▶ [TASK REQUIREMENTS]: Write out, exactly as given, every line from the one holding "BLADE_Z), valve_gate(dark, steel))" to the one holding "points = [vertex.co", including both.

▶ [DATA EXTRACT]:
====

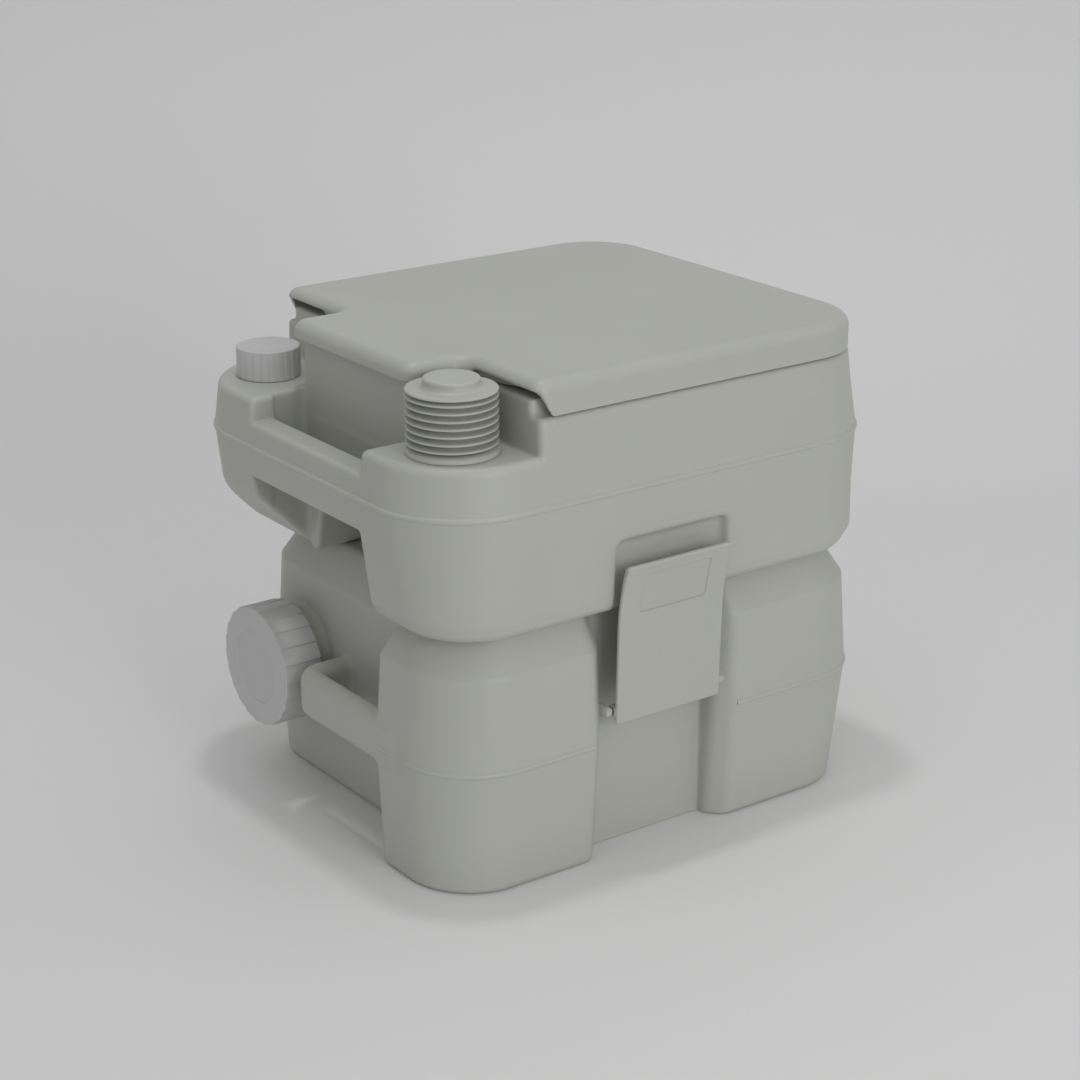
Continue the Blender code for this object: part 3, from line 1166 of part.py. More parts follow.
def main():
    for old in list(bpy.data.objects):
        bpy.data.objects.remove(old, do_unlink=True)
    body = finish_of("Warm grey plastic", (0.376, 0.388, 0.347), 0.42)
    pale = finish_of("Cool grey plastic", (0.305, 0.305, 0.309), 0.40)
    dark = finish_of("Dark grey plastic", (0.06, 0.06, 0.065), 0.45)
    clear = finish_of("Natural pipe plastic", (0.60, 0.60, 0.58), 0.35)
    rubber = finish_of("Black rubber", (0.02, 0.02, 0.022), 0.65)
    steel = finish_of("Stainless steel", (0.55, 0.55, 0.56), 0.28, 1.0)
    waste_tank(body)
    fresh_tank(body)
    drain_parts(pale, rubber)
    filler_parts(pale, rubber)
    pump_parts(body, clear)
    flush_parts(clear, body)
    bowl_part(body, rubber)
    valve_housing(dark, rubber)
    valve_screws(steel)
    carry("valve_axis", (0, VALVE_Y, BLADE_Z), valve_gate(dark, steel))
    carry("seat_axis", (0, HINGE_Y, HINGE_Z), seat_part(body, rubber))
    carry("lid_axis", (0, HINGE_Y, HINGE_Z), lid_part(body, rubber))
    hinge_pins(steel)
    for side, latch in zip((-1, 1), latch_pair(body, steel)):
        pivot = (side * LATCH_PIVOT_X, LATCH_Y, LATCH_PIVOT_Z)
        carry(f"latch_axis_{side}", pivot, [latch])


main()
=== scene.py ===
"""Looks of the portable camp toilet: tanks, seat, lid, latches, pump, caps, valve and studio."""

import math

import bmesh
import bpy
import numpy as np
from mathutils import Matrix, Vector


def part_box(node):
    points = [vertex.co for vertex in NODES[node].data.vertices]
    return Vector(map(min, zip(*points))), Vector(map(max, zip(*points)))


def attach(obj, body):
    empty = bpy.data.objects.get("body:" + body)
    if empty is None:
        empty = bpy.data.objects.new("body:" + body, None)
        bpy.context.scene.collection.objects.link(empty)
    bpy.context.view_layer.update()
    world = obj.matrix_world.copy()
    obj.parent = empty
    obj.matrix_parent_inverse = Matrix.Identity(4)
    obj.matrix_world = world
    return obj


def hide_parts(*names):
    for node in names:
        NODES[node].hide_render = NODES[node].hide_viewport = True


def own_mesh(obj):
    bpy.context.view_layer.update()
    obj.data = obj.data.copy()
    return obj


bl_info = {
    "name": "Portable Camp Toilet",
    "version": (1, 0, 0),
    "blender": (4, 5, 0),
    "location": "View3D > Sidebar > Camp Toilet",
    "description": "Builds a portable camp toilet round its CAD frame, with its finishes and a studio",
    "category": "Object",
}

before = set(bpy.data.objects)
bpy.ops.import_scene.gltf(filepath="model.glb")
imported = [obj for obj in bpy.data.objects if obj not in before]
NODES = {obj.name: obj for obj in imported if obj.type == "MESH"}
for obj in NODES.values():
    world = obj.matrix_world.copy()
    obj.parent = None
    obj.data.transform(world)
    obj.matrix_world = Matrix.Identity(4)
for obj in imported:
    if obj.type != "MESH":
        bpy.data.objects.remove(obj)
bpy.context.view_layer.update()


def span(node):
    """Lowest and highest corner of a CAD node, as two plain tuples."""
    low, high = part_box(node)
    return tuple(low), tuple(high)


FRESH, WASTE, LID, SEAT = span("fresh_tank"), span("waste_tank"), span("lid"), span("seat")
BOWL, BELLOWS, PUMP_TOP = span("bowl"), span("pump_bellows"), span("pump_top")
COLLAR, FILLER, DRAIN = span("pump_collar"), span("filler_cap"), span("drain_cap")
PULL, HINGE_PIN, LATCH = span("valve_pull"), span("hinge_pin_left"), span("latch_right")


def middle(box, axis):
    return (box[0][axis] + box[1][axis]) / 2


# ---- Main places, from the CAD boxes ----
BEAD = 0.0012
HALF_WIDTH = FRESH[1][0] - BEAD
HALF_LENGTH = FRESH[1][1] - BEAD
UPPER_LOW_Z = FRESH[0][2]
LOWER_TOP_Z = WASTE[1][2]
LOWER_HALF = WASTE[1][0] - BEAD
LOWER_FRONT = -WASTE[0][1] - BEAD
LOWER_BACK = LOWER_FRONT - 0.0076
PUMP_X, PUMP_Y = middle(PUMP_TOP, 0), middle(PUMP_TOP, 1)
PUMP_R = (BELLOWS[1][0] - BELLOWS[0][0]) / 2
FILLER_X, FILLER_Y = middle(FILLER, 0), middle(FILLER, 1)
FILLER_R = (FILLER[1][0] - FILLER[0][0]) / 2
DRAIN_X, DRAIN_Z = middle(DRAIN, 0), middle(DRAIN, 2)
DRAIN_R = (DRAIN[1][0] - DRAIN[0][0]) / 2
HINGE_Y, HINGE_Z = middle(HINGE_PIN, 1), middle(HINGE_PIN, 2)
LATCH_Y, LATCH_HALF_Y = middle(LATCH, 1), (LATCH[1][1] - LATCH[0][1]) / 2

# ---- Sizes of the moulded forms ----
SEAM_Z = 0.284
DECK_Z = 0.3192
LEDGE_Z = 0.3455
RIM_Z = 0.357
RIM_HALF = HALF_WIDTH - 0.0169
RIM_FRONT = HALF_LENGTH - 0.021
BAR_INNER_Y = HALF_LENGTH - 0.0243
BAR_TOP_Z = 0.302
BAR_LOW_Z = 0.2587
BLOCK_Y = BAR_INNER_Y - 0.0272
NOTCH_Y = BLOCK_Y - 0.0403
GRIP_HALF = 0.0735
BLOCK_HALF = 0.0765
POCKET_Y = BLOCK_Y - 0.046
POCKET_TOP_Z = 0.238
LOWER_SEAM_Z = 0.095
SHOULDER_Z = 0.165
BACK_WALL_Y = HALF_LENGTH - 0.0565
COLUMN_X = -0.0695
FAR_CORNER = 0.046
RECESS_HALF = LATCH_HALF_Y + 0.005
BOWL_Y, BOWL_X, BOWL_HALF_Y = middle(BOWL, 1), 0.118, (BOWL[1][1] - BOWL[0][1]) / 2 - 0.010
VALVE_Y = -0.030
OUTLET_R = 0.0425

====

▶ [EXERCISE OUTPUT]:
    carry("valve_axis", (0, VALVE_Y, BLADE_Z), valve_gate(dark, steel))
    carry("seat_axis", (0, HINGE_Y, HINGE_Z), seat_part(body, rubber))
    carry("lid_axis", (0, HINGE_Y, HINGE_Z), lid_part(body, rubber))
    hinge_pins(steel)
    for side, latch in zip((-1, 1), latch_pair(body, steel)):
        pivot = (side * LATCH_PIVOT_X, LATCH_Y, LATCH_PIVOT_Z)
        carry(f"latch_axis_{side}", pivot, [latch])


main()
=== scene.py ===
"""Looks of the portable camp toilet: tanks, seat, lid, latches, pump, caps, valve and studio."""

import math

import bmesh
import bpy
import numpy as np
from mathutils import Matrix, Vector


def part_box(node):
    points = [vertex.co for vertex in NODES[node].data.vertices]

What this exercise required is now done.